Os simbolismos da historia do santo – um homem perseguido, martirizado e condenado à morte por assumir a sua condição (de cristão) – acabaram por influenciar vários celebres artistas homossexuais ao longo dos dois últimos séculos, que se apropriaram tanto da historia quanto da imagem de São Sebastião (leia-se as iconografias andróginas feitas por artistas renascentistas) para criar uma auto-imagem, uma referencia gay universal. Entre eles, Oscar Wilde, Federico Garcia Lorca, Rainer Maria Rilke, Thomas Mann, Yukio Mishima e Jean Cocteau.

Nas ultimas décadas, com a organização e crescimento de movimentos GLBT, São Sebastião acabou sendo adotado por homossexuais do mundo inteiro, e hoje ate a cultura popular o reconhece como “santo padroeiro dos gays”.

As Uniões Homossexuais

Segundo o historiador Boswell, a união entre duas pessoas do mesmo sexo era comum na Europa cristã até meados do século XIV. E a Igreja Católica da época não só aceitava os casais homossexuais como também celebrava a união. Na oração de bênção utilizada na cerimônia são citados os apóstolos Felipe e Bartolomeu, acrescentando outra evidencia à forte tradição (ou lenda), que existe desde o inicio do cristianismo, segundo o qual eles formavam um casal. Vejamos abaixo:

Para mais referencias sobre o assunto, vejam em Homossexualidade na Igreja - Uma Tradição Medieval. E em relação à Igreja e os Gays, cliquem aqui para ver um verbete o Wikipédia sobre o tema.

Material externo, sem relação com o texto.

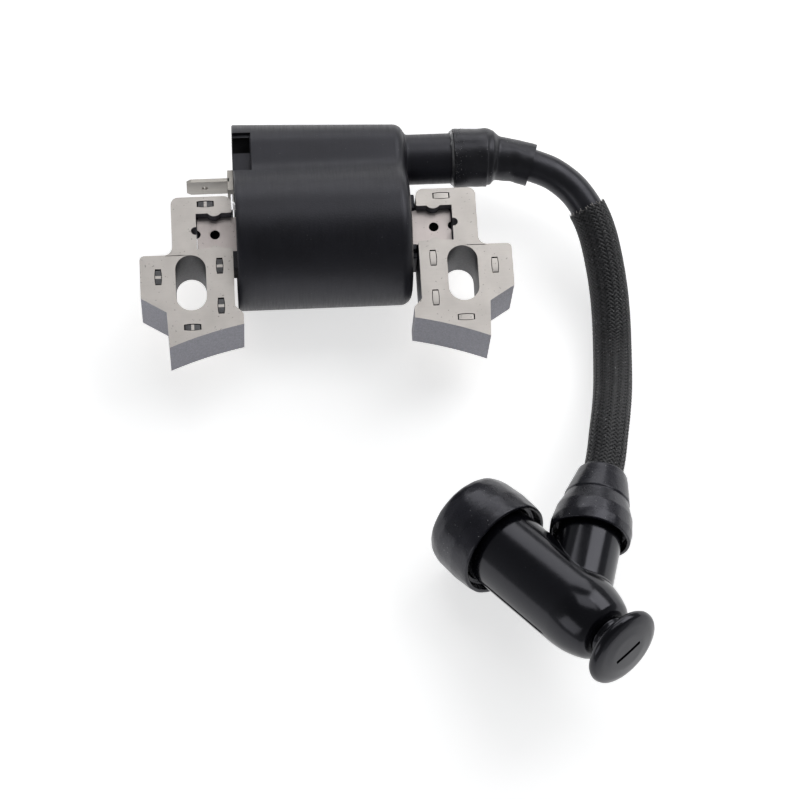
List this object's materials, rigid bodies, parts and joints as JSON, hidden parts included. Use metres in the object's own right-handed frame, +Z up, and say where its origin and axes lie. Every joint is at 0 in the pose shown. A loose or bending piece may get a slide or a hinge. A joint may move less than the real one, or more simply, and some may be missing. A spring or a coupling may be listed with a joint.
{
  "type": "ignition coil",
  "caption": "Ignition coil of a small four-stroke engine with laminated core legs, a sleeved high-tension lead and an angled spark-plug cap.",
  "frame": {"origin": "under the middle of the coil's own box (core, case and tower, without the lead and cap), on the surface it lies on", "axes": "+X along the core's centre bar towards the high-tension tower, +Y away from the flywheel, +Z up along the bolt slots"},
  "size_m": [0.1044, 0.1286, 0.0345],
  "materials": {
    "laminated_steel": "fine brushed, clear-lacquered",
    "case_plastic": "satin glass-filled",
    "potting_resin": "smooth cast",
    "black_plastic": "satin",
    "copper_wire": "enamelled",
    "natural_plastic": "satin",
    "board_green": "satin",
    "ceramic_tan": "glazed",
    "tinned_steel": "dull tin plate",
    "brass_parts": "turned",
    "shrink_tube": "satin",
    "hot_melt": "glossy",
    "lead_jacket": "semi-gloss PVC",
    "braid": "varnished braid",
    "boot_rubber": "satin",
    "cap_phenolic": "polished phenolic",
    "spring_steel": "bright wire",
    "resistor_ceramic": "unglazed"
  },
  "bodies": {
    "coil": {"left_leg_core": "laminated_steel", "right_leg_core": "laminated_steel", "centre_bar_core": "laminated_steel", "outer_case": "case_plastic", "epoxy_potting": "potting_resin", "primary_bobbin": "black_plastic", "primary_winding": "copper_wire", "secondary_bobbin": "natural_plastic", "secondary_winding": "copper_wire", "trigger_board": "board_green", "switching_transistor": "black_plastic", "board_capacitors": "ceramic_tan", "board_resistors": "ceramic_tan", "kill_terminal_blade": "tinned_steel", "ground_strap": "tinned_steel", "tower_contact_pin": "brass_parts", "heat_shrink_tube": "shrink_tube", "adhesive_bead": "hot_melt", "ht_lead_jacket": "lead_jacket", "ht_lead_conductor": "copper_wire", "braided_sleeve": "braid"},
    "plug_cap": {"lead_boot": "boot_rubber", "plug_cap_body": "cap_phenolic", "pull_knob": "cap_phenolic", "plug_seal_boot": "boot_rubber", "plug_terminal_socket": "brass_parts", "socket_snap_ring": "spring_steel", "contact_spring": "spring_steel", "suppressor_resistor": "resistor_ceramic", "lead_screw_terminal": "brass_parts"}
  },
  "joints": [
    {"name": "cap_swivel", "type": "hinge", "parent": "coil", "child": "plug_cap", "pos_m": [0.0501, -0.0728, 0.0186], "axis": [0.2691, 0.9417, -0.2018], "range_deg": [0, 90]}
  ]
}
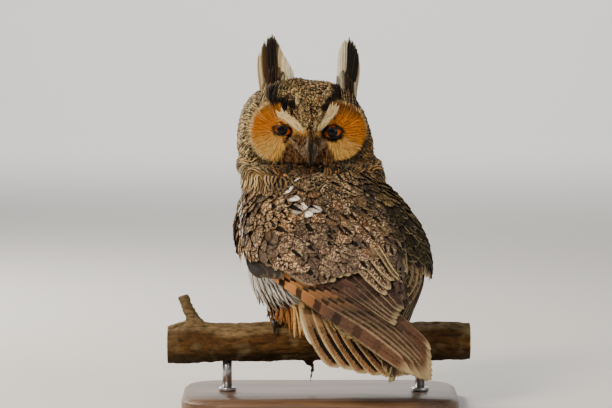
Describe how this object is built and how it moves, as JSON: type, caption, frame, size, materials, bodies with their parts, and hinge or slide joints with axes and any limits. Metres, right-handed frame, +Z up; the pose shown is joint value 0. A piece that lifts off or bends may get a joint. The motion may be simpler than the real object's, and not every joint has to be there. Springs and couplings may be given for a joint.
{
  "type": "long-eared owl display model",
  "caption": "Still, life-size long-eared owl with raised ear tufts, perched on a short branch and looking back over its shoulder, held by a plain display stand.",
  "frame": {"origin": "centre of the underside of the stand's base", "axes": "+Z up, the perch runs along X, the owl's body faces +Y and somewhat towards -X, and its head is turned back to look towards -Y"},
  "size_m": [0.254, 0.2197, 0.311],
  "materials": {
    "back_feathers": "dark brown and grey feathers with buff edges, fine pale freckling and black shaft streaks",
    "ruff_feathers": "buff and brown neck feathers with dark streaks",
    "face_feathers": "orange-buff facial discs with a thin dark rim, pale brows and grey bristles",
    "wing_feathers": "barred and freckled brown flight feathers, orange at the base of the outer ones",
    "tail_feathers": "brown tail feathers with dark bars and cream edges",
    "leg_feathers": "short orange-brown downy feathers on the legs and toes",
    "tuft_feathers": "blackish feathers with a pale inner edge and a buff outer edge",
    "eye": "deep orange iris round a large black pupil, wet gloss",
    "bill_horn": "dark horn, satin",
    "claw_horn": "black horn, smooth",
    "perch_bark": "weathered brown bark with golden and grey patches, pale sawn ends",
    "stand_wood": "dark stained hardwood, satin",
    "stand_steel": "brushed steel rod"
  },
  "bodies": {
    "root": {"torso": "back_feathers", "neck": "ruff_feathers", "head": "face_feathers", "eye_left": "eye", "eye_right": "eye", "bill_upper": "bill_horn", "bill_lower": "bill_horn", "tuft_left": "tuft_feathers", "tuft_right": "tuft_feathers", "wing_left": "wing_feathers", "wing_right": "wing_feathers", "tail": "tail_feathers", "leg_left": "leg_feathers", "leg_right": "leg_feathers", "foot_left": "leg_feathers", "foot_right": "leg_feathers", "perch": "perch_bark", "stand_base": "stand_wood", "stand_rod_1": "stand_steel", "stand_rod_2": "stand_steel", "claw_left_inner": "claw_horn", "claw_left_middle": "claw_horn", "claw_left_outer": "claw_horn", "claw_left_hind": "claw_horn", "claw_right_inner": "claw_horn", "claw_right_middle": "claw_horn", "claw_right_outer": "claw_horn", "claw_right_hind": "claw_horn"}
  },
  "joints": []
}
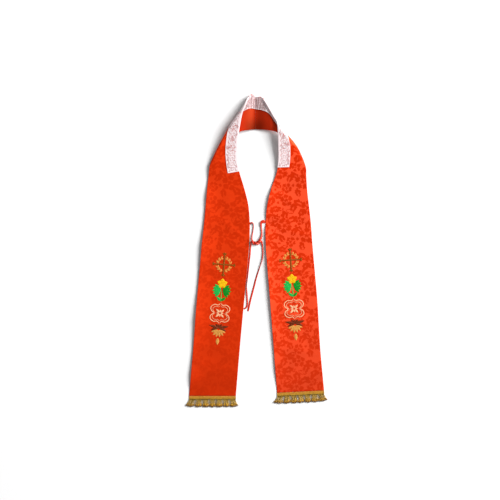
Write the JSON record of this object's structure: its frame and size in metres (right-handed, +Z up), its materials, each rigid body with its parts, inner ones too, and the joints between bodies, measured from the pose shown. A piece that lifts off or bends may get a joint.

Em minha opinião, se os homossexuais soubessem que tais casamentos homoafetivos eram realizados pela ICAR até o século XIV conforme alega Boswell, eles teriam um motivo histórico e politico muito forte para lutarem por seus direitos e desmoralizar a posição homofóbica da Igreja Católica, além de inúmeras seitas do protestantismo evangélico. É uma pena que o livro de Boswell não esteja disponível em português aqui no Brasil, creio que seria uma leitura muito interessante.